The characters are intrinsically flawed and imperfect and it seems like there is absolutely nothing that can be done to change this. Harrigan even implies the idea of nature vs. nurture to evil. Despite the Waiter's father's attempts to change his son, the Waiter still succumbed to his mother's evil streak and ends up manipulating his father just as his mother did.

There were a few things that I wasn't fond of, mainly Foxy and Nancy. Foxy doesn't act 14. She acts 24. Yes, she probably had to do some growing up pretty early on given her past.

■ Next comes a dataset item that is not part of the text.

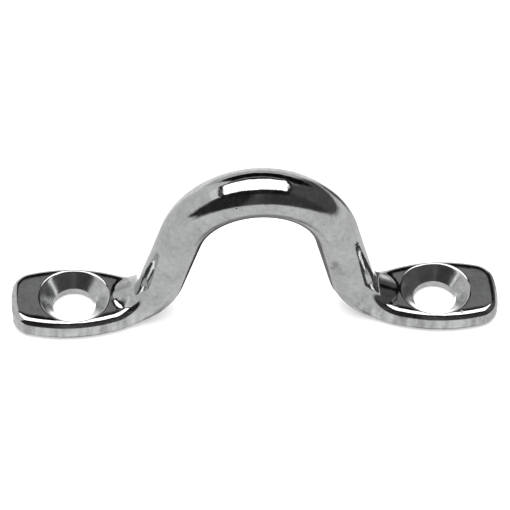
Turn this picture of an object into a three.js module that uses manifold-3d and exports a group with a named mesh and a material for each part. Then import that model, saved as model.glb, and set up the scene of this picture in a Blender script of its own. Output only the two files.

I get that she's probably not the average 14-year-old but one minute she's running from anything that looks at her funny and suddenly in the afterlife she grows a pair and decides that she's the leader of all these grown adult men and they accept it. Just like that. It was almost a complete 360 from her former self.

Nancy easily forgives Jonathan for contributing to her car accident and leaving her to die in a ditch, and Jonathan even decides that he's in love with her as she tends to one of the wounds he received while in the afterlife. Maybe that's a testament to her character, but if I saw the guy who killed me in a car accident and got away essentially "scot-free" I'd either haunt him for the rest of his life or he'd better hope he didn't run into me in the afterlife. It wouldn't end well.

The fact that she brushed it off so easily struck me as a bit odd, especially given some of the more violent moments of the book, but I guess there has to a happy ending at some point.
By the end of the book this unlikely group becomes a real team; some of them utilizing emotions that they had long burried and forgotten. It is in death that they finally learn the true meaning of friendship.

This book isn't something I would normally pick up, but it was an interesting read; and I particularly enjoyed the fresh take on the classic themes of good vs. evil. I'm looking forward to reading more of Harrigan's writing in the future.